Police arrested four men in the vault, another one at a motorboat which had been moored to the Queen Elizabeth II pier next the Dome, and another on the north bank of the Thames at Lower Lee Crossings, opposite the dome. This suspect is believed to have been monitoring police messages. Altogether eight men have been remanded in custody. Six of the men were charged with attempting to rob the diamonds, belonging to De Beers, valued in excess of 200m on 7th November. A father and son from Kent were charged with aiding and abetting the attempted robbery. Security was tight at Belmarsh Magistrates Court as the men appeared in the dock and spoke only to confirm their names. The six men charged with attempted robbery are:

  • William Cochrane, 48, of Catford, south-east London.
  • Market trader Raymond Betson, 39, of no fixed abode.
  • Terence Millman, an unemployed 56-year-old, of no fixed abode.
  • Robert Adams, an unemployed 57-year-old, of no fixed abode.
  • Kevin Meredith, 34, of Brighton, East Sussex, a charter skipper.
  • Aldo Ciarrocchi, 31, of Bermondsey, south-east London.

    They were also charged that they "put the staff of the Millennium Dome in fear of being then and there subjected to force". Bail was refused.

  • Motor trader James Wenham, 57, of Tonbridge, Kent, and his son Lee Wenham, a 32-year-old mechanic, of Gillingham, Kent, were charged with aiding and abetting the attempted robbery. An application for bail by Lee Wenham was refused.

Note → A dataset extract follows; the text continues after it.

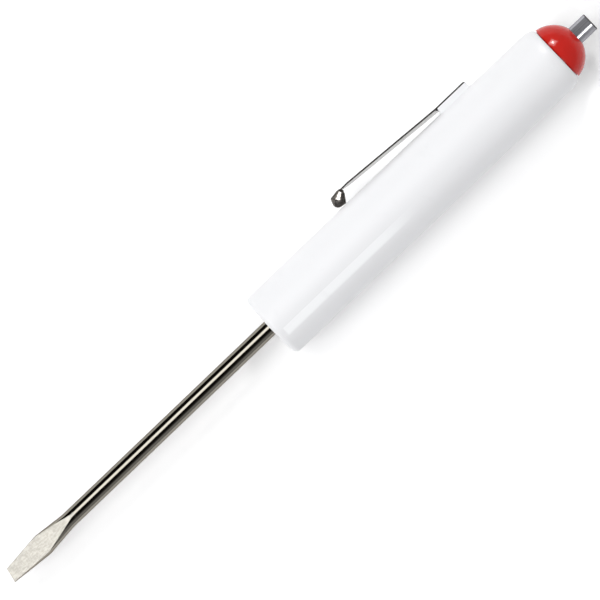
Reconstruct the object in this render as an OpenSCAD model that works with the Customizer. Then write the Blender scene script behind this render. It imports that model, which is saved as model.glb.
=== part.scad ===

    Mr Cochrane, Mr Betson, Mr Adams and Mr Ciarrocchi - also face two allegations of criminal damage. The men were remanded in custody until 14 November but will not reappear in court until 7 December. Mr Cochrane's solicitor, Michael Holmes told the court that his client had broken his cheekbone during the course of his arrest. "There was a collision between his face and some piece of equipment," the court heard. "He did suffer a broken cheekbone, his left cheek is somewhat swollen." Three others arrested in connection with the raid are still being questioned by detectives in Kent.